How To Clean Stained Glass Windows


Stained glass windows are a beautiful addition to many homes today. This type of glass goes back as far as 675 AD. But, they can present a challenge when it comes to cleaning. Here’s how to clean your stained glass windows to keep them looking their best for the life of your home.

Identify the Type of Stained Glass

There are 2 types of stained glass windows:

  • The traditional cut and pieced together with metal frames
  • The single-sided painted window or simulated stained glass

The cleaning techniques for both are basically the same except when it comes to metal framing.

Before you get started, keep in mind that stained glass windows are pieces of art and should be treated gently and with care. You should never use acidic or alkaline cleaners on stained glass.


A pH neutral cleaner only should be used to avoid damaging the glass or the support frame. Avoid cleaners such as vinegar or ammonia. In fact, warm soapy water works best. Abrasive cloths, wire brushes, and other scrubbing instruments should also be avoided.

Cleaning Stained Glass

Stained glass windows should be dusted lightly on a regular basis. A soft cotton cloth, dry Swiffer cloths, feather duster, or microfiber cloth will work best to whisk away dust and loose dirt particles. Each panel of the window should be cleaned individually.

If you are using a liquid cleaner, spray the liquid onto the cloth first, and then wipe down the window pane gently. Do not spray the cleaner directly onto the window. For hard-to-reach areas, a Q-tip is a good option. Once you are finished cleaning the windows, dry them with a soft cotton cloth.
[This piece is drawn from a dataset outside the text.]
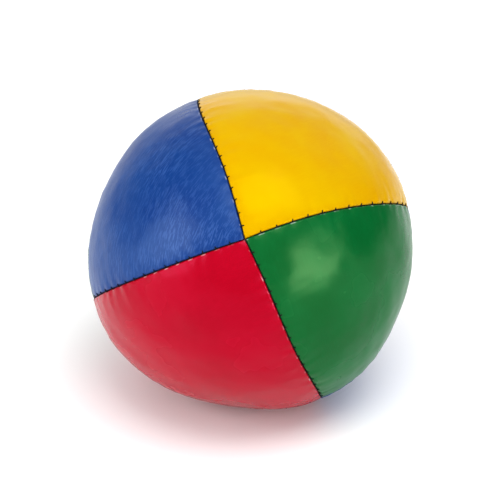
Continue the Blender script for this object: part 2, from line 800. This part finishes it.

Unfortunately, any liquid cleaner you use will leave a streak. But you can use calcium carbonate powder to remove the streaks. This powder is also called whiting powder.


About Lead Stained Glass Windows

Many older stained-glass windows use lead in their frames or even to piece together the glass itself.

It is the number one cause of heavy metal poisoning today.

Unless you are restoring the windows, you don’t have to worry about wearing protective equipment such as masks or gloves (although you certainly can if it’s a concern for you).

Stained glass made with lead is actually supposed to be a darker color and polishing it isn’t necessary.

However, this type of stained glass can develop a white, powdery coating on the surface caused by lead oxidation. This can be cleaned using the method above, but you should wear a face mask, and gloves while doing so. Be sure to throw the gloves, mask, and cloth away once you finish.

If you think your stained glass needs more help than simple cleaning, call a professional to restore it, especially if you suspect it is lead-based. Once the window is restored, the area around where the work was done should be thoroughly cleaned.